In my earlier writings, I have analysed the many crises the country has faced since its birth as a nation-state. I have done this in the belief that these events in the country’s history have had a profound impact on the structure of the economy, on its relations with the outside world, and on the quality and style of governance. Today, I will identify and briefly discuss the events that have occurred since May 2013 elections that I believe will significantly affect the future.
The first ‘game-changing’ event on my list was not a crisis but a positive development — the elections of May 2013. What was important about them was that they resulted in the transfer of authority from one elected government to another. Not only that, the election placed reins of power in the hands of a political party that had been in opposition, taking it away from the one that had governed for more than five years. Such transfers of power are expected to happen routinely in functioning democracies. That was not the case in Pakistan.
The next important event was an economic one. The arrival of the new administration brought Pakistan once again into the arms of the International Monetary Fund. The new rulers brought in the Fund and asked for and received a large injection of foreign capital. Without this infusion, the country would have faced a serious balance of payments crisis. This was averted and significant amounts of money began to flow in on a regular basis.
The third event related to civil-military relations. In November 2013, there was a change in the command of the army with General Raheel Sharif replacing General Ashfaq Kayani. The latter had served for six years after receiving the mantle of leadership — or the baton in army-speak — from General Pervez Musharraf in November 2007. The last named had commanded the army for nine years, three times the normal term. He had given himself two additional terms, in 2001 and 2004. General Kayani had also served two terms, for a total of six years. His second term was given by the former civilian president, Asif Ali Zardari. Each new commander had defined the military’s relations with the civilian authority.
The next event occurred on December 16, 2014 when a murderous attack on an army-run school in Peshawar took more than 150 lives, mostly those of children. This was the most barbaric attack in a country that had known a great deal of violence in its by then 67-year-old history. The three events that followed were bunched together in one month, January 2015. In the middle of the month, the shortage-prone economy was hit by another deficit, that of petrol. For a few days, traffic in Punjab and a great deal of its economy were brought to a halt by the shortage of petrol. On January 26, Barack Obama travelled to New Delhi to become the first American president to visit India twice during his tenure and also to be the first to be the guest of honour at that country’s Republic Day Parade. Three days later, Chaudhry Ghulam Sarwar, governor of Punjab resigned from his position. He followed his resignation with a blistering attack on the style of leadership and governance in both Lahore and Islamabad.

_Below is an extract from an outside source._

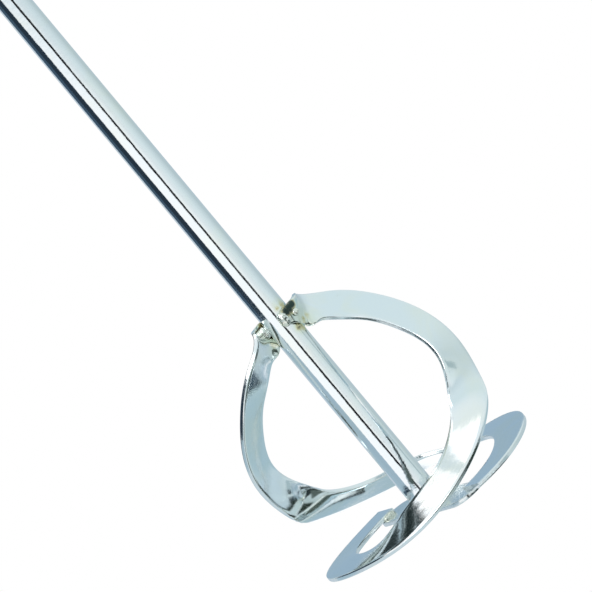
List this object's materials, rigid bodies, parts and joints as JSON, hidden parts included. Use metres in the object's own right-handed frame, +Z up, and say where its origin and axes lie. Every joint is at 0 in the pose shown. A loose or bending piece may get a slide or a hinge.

As somebody who has written extensively on Pakistan’s history with focus on economics — but often incorporating thinking from other disciplines — I believe that there are events in history that shape the future. Those I have listed above will influence Pakistan’s political evolution, its economic development and its place in the fast changing world. Focusing on one, two or a few of these events many give the impression that the country is passing through a period of extreme stress. Viewing them together as several pieces of a jigsaw puzzle may suggest that in some respects, the country is moving forward and will get to a more agreeable destination. There is, in other words, reason for hope, a light at the end of tunnel and some lifting of the darkness that has enveloped the country for many years.
Published in The Express Tribune, February 9th, 2015.